Blossom Hill Saturday felt strange, foreboding. I spent considerable time there as a teenager - I mostly grew up in Manheim Township, the guy who played drums in my band in high school (coincidentally, the guy who again is playing drums in my current band) lived in Blossom Hill and still does.
It was always a confusing neighborhood to get around in. The corkscrew roads, the hills, could get you lost really quickly. Being there this weekend - stopping by 85 Peach Lane to see what was happening - made me realize how completely overgrown parts of the neighborhood are. Particularly as you drive up Peach Lane, coming from Lititz Pike, there are areas, undeveloped lots, absolutely choked with brush.
And I thought of David Ludwig. You remember, maybe, how he and his buddies used to go on “night patrols” - where they’d dress in black, grab one of the many guns stashed by Ludwig’s father in a basement bunker, then go “patrolling” the neighborhood, making plans to enter homes by force, maybe confront the people inside, maybe kill them.
A neighborhood like Blossom Hill would be a perfect place for that. Not only are there plenty of places to hide, but like most neighborhoods, a good portion of people in Blossom Hill haven’t been in the habit of turning on the outside lights. Others - unfortunately, like the Haines family - apparently leave doors unlocked.
Young David Ludwig would have reveled in that, don’t you think? No need to force your way in when the door’s open. No need to sneak when you can walk right up. When it’s dark enough, when there’s enough cover - you’ve got nothing to fear.
Actually, this is an express focus of the Lancaster Community Safety Coalition, the city-based group that’s trying to lower crime by both installing cameras and teaching property owners about “crime prevention through environmental design.” Throughout the city, high hedges and dark streets are enabling crime, the coalition says. The reality is, the same thing holds true in our leafy suburbs.
And I would like to think that, after the Haines murders, people in the suburbs would take the cops’ warning to heart and begin to keep doors locked, keep the outside lights on overnight.

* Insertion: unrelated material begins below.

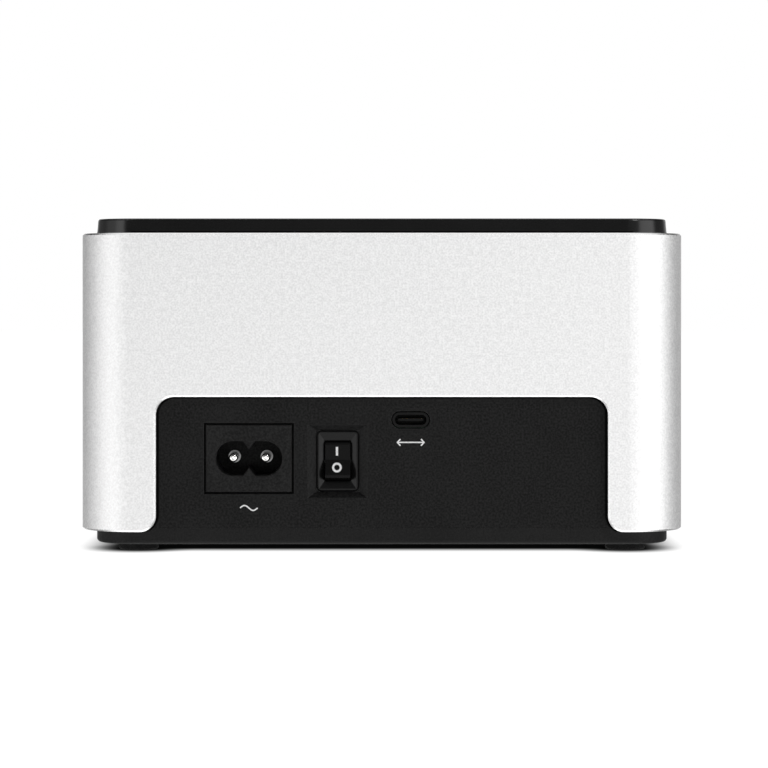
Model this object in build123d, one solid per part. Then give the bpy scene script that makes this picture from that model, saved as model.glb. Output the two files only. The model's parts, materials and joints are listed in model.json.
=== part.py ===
"""Hard drive docking station: two upright drive bays in an aluminium sleeve, with its own mains supply.

Frame: the origin lies on the table under the middle of the case, +X to the right as seen from the
front, +Y to the back and +Z up. All sizes are in millimetres. Left and right are as seen from the front.
"""

from build123d import *
import math
import os

# Case: an extruded sleeve closed by a plastic cover and a plastic tray
CASE_WIDTH = 160.0
CASE_DEPTH = 132.0
CASE_CORNER_RADIUS = 15.0
SLEEVE_WALL = 3.5
SLEEVE_BOTTOM = 5.5
SLEEVE_HEIGHT = 78.6
SLEEVE_EDGE_CHAMFER = 0.45
INSERT_GAP = 0.35
COLUMN_RADIUS = 4.5
COLUMN_BORE_RADIUS = 1.7
COLUMN_WEB = 3.0
COLUMN_TOP_SETBACK = 4.6

# Fits shared by many pieces
FIT_GAP = 0.05
PART_GAP = 0.3
CUT_MARGIN = 1.0

# Notch in the back of the sleeve
NOTCH_WIDTH = 118.8
NOTCH_TOP = 41.0
NOTCH_TOP_RADIUS = 4.8
NOTCH_FOOT_RADIUS = 4.2

# Top cover
COVER_RISE = 3.9
COVER_DECK = 2.5
COVER_SKIRT = 2.2
COVER_SKIRT_DEPTH = 4.1
COVER_DRAFT = 5.0
COVER_EDGE_RADIUS = 0.6
COVER_BOSS_RADIUS = 4.5

# Base tray and feet
BASE_BOTTOM = 2.0
BASE_FLOOR = 2.5
BASE_WALL = 2.2
BASE_RIM_TOP = 9.0
BASE_EDGE_RADIUS = 1.0
BASE_BOSS_RADIUS = 5.5
FOOT_RADIUS = 5.3
FOOT_SEAT_DEPTH = 0.6
FOOT_EDGE_RADIUS = 0.6
VENT_LENGTH = 22.0
VENT_WIDTH = 2.4
VENT_PITCH = 6.0
VENT_COUNT = 11
VENT_ROW_SPACING = 30.0

# Rear panel
PANEL_WIDTH = 128.0
PANEL_BOTTOM = 6.2
PANEL_TOP = 44.0
PANEL_THICKNESS = 2.5
PANEL_POST_X = 56.0
PANEL_POST_WIDTH = 8.0
PANEL_POST_DEPTH = 5.0
PANEL_POST_TOP = 20.0
PANEL_SCREW_HEIGHT = 14.0
PANEL_MOUTH_CHAMFER = 0.15

# Drive bays: the opening takes a 3.5-inch drive, and one side of it a 2.5-inch drive
BAY_SPACING = 60.0
BAY_LENGTH = 103.6
BAY_THICKNESS = 28.0
BAY_CENTRE_Y = 2.0
BAY_EDGE_CHAMFER = 1.0
SMALL_BAY_LENGTH = 71.3
SMALL_BAY_THICKNESS = 12.0
DRIVE_LENGTH = 101.6
DRIVE_THICKNESS = 26.1
WELL_WALL = 1.8
WELL_FRONT_WALL = 3.0
WELL_FLOOR = 2.0
WELL_FLOOR_TOP = 40.0
EAR_SIZE = 8.0
EAR_THICKNESS = 3.0
EAR_DROP = 5.0
EAR_OFFSET_Y = 32.0
DECK_BOSS_RADIUS = 3.0

# Bay flaps and their hinges
FLAP_THICKNESS = 1.8
FLAP_TOP_GAP = 0.2
FLAP_CORNER_RADIUS = 1.0
BARREL_RADIUS = 1.8
HINGE_PIN_RADIUS = 1.0
SPRING_SPACE = 9.0
SPRING_NOTCH = 5.0
SPRING_OFFSET_Y = 20.0
SPRING_WIRE_RADIUS = 0.25
SPRING_COIL_RADIUS = 1.45
SPRING_PITCH = 0.6
SPRING_WHOLE_TURNS = 9
SPRING_LEG_OVERLAP = 1.2
SPRING_WALL_LEG_ANGLE = 25.0

# Main board and the drive sockets on it
BOARD_THICKNESS = 1.6
MAIN_BOARD_TOP = 33.2
MAIN_BOARD_WIDTH = 116.0
MAIN_BOARD_FRONT = -50.0
MAIN_BOARD_BACK = 37.0
MAIN_POST_X = 52.0
MAIN_POST_FRONT_Y = -45.0
MAIN_POST_BACK_Y = 31.0
POST_RADIUS = 3.0
SOCKET_LENGTH = 37.6
SOCKET_THICKNESS = 5.8
SOCKET_REACH = 5.0
SOCKET_SLOT = 2.2
SOCKET_SLOT_DEPTH = 7.0
SOCKET_RIB = 2.4
SOCKET_LEAD_IN = 0.4
SOCKET_FROM_DRIVE_EDGE = 30.1
SOCKET_FROM_DRIVE_FACE = 3.5
CONTACT_PITCH = 1.27
CONTACT_WIDTH = 0.6
CONTACT_THICKNESS = 0.35
POWER_CONTACTS = 15
SIGNAL_CONTACTS = 7

# Mains supply board
SUPPLY_BOARD_UNDERSIDE = 8.0
SUPPLY_BOARD_WIDTH = 92.0
SUPPLY_BOARD_FRONT = -38.0
SUPPLY_BOARD_BACK = 26.0
SUPPLY_POST_INSET = 4.0
SHEET_THICKNESS = 0.4

# Mains inlet, two round pins in a figure-eight recess
INLET_X = 35.1
INLET_Z = 24.65
INLET_FACE_WIDTH = 22.7
INLET_FACE_HEIGHT = 17.7
INLET_FACE_GAP = 0.5
INLET_RIM_CHAMFER = 0.2
INLET_FLANGE_WIDTH = 31.0
INLET_FLANGE_HEIGHT = 22.0
INLET_FLANGE_THICKNESS = 3.0
INLET_BODY_WIDTH = 21.0
INLET_BODY_HEIGHT = 13.5
INLET_CORNER_RADIUS = 2.0
INLET_LOBE_RADIUS = 4.55
INLET_LOBE_SPACING = 8.4
INLET_WAIST_WIDTH = 3.2
INLET_WAIST_HEIGHT = 4.8
INLET_RECESS_DEPTH = 12.5
INLET_BACK_WALL = 3.5
INLET_PIN_SPACING = 8.6
INLET_PIN_RADIUS = 1.2
INLET_PIN_ROUNDING = 0.75
INLET_PIN_HOLE_RADIUS = 0.42
INLET_COLLAR_RADIUS = 1.65
INLET_COLLAR_THICKNESS = 0.9
INLET_PIN_SETBACK = 2.8
INLET_PIN_TAIL = 4.0
INLET_SCREW_X = 13.2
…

But in my own neighborhood, an older development reminiscent in some ways of Blossom Hill, this hasn’t really been the case. One neighbor burns no lights, though I know they’re home. And I can’t understand it.
Maybe it’s this attitude that - hey, this is Lancaster County, nothing bad is going to happen here. And maybe it’s our “frugality” - or cheapness, in not wanting to spend the money to keep the lights burning.
But that there are kids like David Ludwig out there, like the person who killed the Haines family, needs to trump this uber-trusting, small-town attitude. We are part of the broader world, the pathologies that exist out there exist here. I was almost amused to read the story about how medical malpractice lawsuits are soaring here, James Saxton of the law firm Stevens & Lee told the New Era that “I hope that the culture in Lancaster County is not changing.”
That’s the attitude: Lancaster is different, these things - be they lawsuits, be they high-profile murders - just don’t happen here. But they do.
And I’ve begun to think that attitude is in fact a major reason why.